Copy the data word for word, keeping every line.

..............................

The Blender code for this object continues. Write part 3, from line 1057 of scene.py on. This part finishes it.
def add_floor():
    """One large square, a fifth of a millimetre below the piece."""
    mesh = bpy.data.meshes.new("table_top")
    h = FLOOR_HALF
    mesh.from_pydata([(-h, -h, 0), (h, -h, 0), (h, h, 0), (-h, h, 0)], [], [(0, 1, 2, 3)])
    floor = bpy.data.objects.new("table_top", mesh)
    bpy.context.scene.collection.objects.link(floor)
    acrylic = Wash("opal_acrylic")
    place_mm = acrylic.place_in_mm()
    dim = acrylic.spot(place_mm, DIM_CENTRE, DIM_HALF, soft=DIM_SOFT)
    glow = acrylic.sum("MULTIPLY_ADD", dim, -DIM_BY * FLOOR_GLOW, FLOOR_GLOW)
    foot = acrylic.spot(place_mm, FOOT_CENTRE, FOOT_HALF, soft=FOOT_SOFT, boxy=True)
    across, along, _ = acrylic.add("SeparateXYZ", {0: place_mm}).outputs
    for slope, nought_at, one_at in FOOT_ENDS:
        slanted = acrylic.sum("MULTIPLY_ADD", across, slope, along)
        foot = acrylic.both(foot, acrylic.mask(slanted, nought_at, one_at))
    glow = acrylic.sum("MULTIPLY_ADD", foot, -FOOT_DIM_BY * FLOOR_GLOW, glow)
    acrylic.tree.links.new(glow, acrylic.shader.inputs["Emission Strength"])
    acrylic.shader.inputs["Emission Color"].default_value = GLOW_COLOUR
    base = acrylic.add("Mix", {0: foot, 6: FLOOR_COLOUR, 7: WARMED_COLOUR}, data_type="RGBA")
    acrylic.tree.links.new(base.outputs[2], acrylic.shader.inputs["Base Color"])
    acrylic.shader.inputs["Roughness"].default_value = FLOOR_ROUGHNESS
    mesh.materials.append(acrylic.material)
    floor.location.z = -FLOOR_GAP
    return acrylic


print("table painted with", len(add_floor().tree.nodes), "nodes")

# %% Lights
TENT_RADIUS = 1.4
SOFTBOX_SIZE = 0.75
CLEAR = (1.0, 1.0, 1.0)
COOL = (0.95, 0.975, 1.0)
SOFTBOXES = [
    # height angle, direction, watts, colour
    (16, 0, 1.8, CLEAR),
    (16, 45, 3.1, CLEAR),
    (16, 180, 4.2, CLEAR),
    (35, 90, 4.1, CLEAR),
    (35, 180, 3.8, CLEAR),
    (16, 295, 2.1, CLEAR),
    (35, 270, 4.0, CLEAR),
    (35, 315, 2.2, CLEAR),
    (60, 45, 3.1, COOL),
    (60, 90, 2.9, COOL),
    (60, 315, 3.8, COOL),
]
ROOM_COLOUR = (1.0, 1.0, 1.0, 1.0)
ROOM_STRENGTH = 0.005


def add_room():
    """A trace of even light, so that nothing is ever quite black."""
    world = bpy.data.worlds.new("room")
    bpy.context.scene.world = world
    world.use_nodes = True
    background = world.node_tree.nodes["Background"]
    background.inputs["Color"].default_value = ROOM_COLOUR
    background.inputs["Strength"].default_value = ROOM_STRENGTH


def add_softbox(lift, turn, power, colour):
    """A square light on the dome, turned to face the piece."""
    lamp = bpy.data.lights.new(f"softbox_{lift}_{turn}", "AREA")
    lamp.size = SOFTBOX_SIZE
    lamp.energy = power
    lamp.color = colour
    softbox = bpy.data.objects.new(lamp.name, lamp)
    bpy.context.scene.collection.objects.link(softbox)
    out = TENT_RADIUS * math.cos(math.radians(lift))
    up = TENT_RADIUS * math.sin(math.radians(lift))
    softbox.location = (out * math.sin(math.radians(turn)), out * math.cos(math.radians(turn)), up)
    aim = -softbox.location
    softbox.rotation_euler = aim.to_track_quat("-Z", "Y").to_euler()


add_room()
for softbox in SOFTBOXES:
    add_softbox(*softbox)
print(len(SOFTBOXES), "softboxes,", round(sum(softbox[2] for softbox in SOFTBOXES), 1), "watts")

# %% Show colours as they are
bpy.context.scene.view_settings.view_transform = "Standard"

..............................

● **EXERCISE ANSWER**:
The Blender code for this object continues. Write part 3, from line 1057 of scene.py on. This part finishes it.
def add_floor():
    """One large square, a fifth of a millimetre below the piece."""
    mesh = bpy.data.meshes.new("table_top")
    h = FLOOR_HALF
    mesh.from_pydata([(-h, -h, 0), (h, -h, 0), (h, h, 0), (-h, h, 0)], [], [(0, 1, 2, 3)])
    floor = bpy.data.objects.new("table_top", mesh)
    bpy.context.scene.collection.objects.link(floor)
    acrylic = Wash("opal_acrylic")
    place_mm = acrylic.place_in_mm()
    dim = acrylic.spot(place_mm, DIM_CENTRE, DIM_HALF, soft=DIM_SOFT)
    glow = acrylic.sum("MULTIPLY_ADD", dim, -DIM_BY * FLOOR_GLOW, FLOOR_GLOW)
    foot = acrylic.spot(place_mm, FOOT_CENTRE, FOOT_HALF, soft=FOOT_SOFT, boxy=True)
    across, along, _ = acrylic.add("SeparateXYZ", {0: place_mm}).outputs
    for slope, nought_at, one_at in FOOT_ENDS:
        slanted = acrylic.sum("MULTIPLY_ADD", across, slope, along)
        foot = acrylic.both(foot, acrylic.mask(slanted, nought_at, one_at))
    glow = acrylic.sum("MULTIPLY_ADD", foot, -FOOT_DIM_BY * FLOOR_GLOW, glow)
    acrylic.tree.links.new(glow, acrylic.shader.inputs["Emission Strength"])
    acrylic.shader.inputs["Emission Color"].default_value = GLOW_COLOUR
    base = acrylic.add("Mix", {0: foot, 6: FLOOR_COLOUR, 7: WARMED_COLOUR}, data_type="RGBA")
    acrylic.tree.links.new(base.outputs[2], acrylic.shader.inputs["Base Color"])
    acrylic.shader.inputs["Roughness"].default_value = FLOOR_ROUGHNESS
    mesh.materials.append(acrylic.material)
    floor.location.z = -FLOOR_GAP
    return acrylic


print("table painted with", len(add_floor().tree.nodes), "nodes")

# %% Lights
TENT_RADIUS = 1.4
SOFTBOX_SIZE = 0.75
CLEAR = (1.0, 1.0, 1.0)
COOL = (0.95, 0.975, 1.0)
SOFTBOXES = [
    # height angle, direction, watts, colour
    (16, 0, 1.8, CLEAR),
    (16, 45, 3.1, CLEAR),
    (16, 180, 4.2, CLEAR),
    (35, 90, 4.1, CLEAR),
    (35, 180, 3.8, CLEAR),
    (16, 295, 2.1, CLEAR),
    (35, 270, 4.0, CLEAR),
    (35, 315, 2.2, CLEAR),
    (60, 45, 3.1, COOL),
    (60, 90, 2.9, COOL),
    (60, 315, 3.8, COOL),
]
ROOM_COLOUR = (1.0, 1.0, 1.0, 1.0)
ROOM_STRENGTH = 0.005


def add_room():
    """A trace of even light, so that nothing is ever quite black."""
    world = bpy.data.worlds.new("room")
    bpy.context.scene.world = world
    world.use_nodes = True
    background = world.node_tree.nodes["Background"]
    background.inputs["Color"].default_value = ROOM_COLOUR
    background.inputs["Strength"].default_value = ROOM_STRENGTH


def add_softbox(lift, turn, power, colour):
    """A square light on the dome, turned to face the piece."""
    lamp = bpy.data.lights.new(f"softbox_{lift}_{turn}", "AREA")
    lamp.size = SOFTBOX_SIZE
    lamp.energy = power
    lamp.color = colour
    softbox = bpy.data.objects.new(lamp.name, lamp)
    bpy.context.scene.collection.objects.link(softbox)
    out = TENT_RADIUS * math.cos(math.radians(lift))
    up = TENT_RADIUS * math.sin(math.radians(lift))
    softbox.location = (out * math.sin(math.radians(turn)), out * math.cos(math.radians(turn)), up)
    aim = -softbox.location
    softbox.rotation_euler = aim.to_track_quat("-Z", "Y").to_euler()


add_room()
for softbox in SOFTBOXES:
    add_softbox(*softbox)
print(len(SOFTBOXES), "softboxes,", round(sum(softbox[2] for softbox in SOFTBOXES), 1), "watts")

# %% Show colours as they are
bpy.context.scene.view_settings.view_transform = "Standard"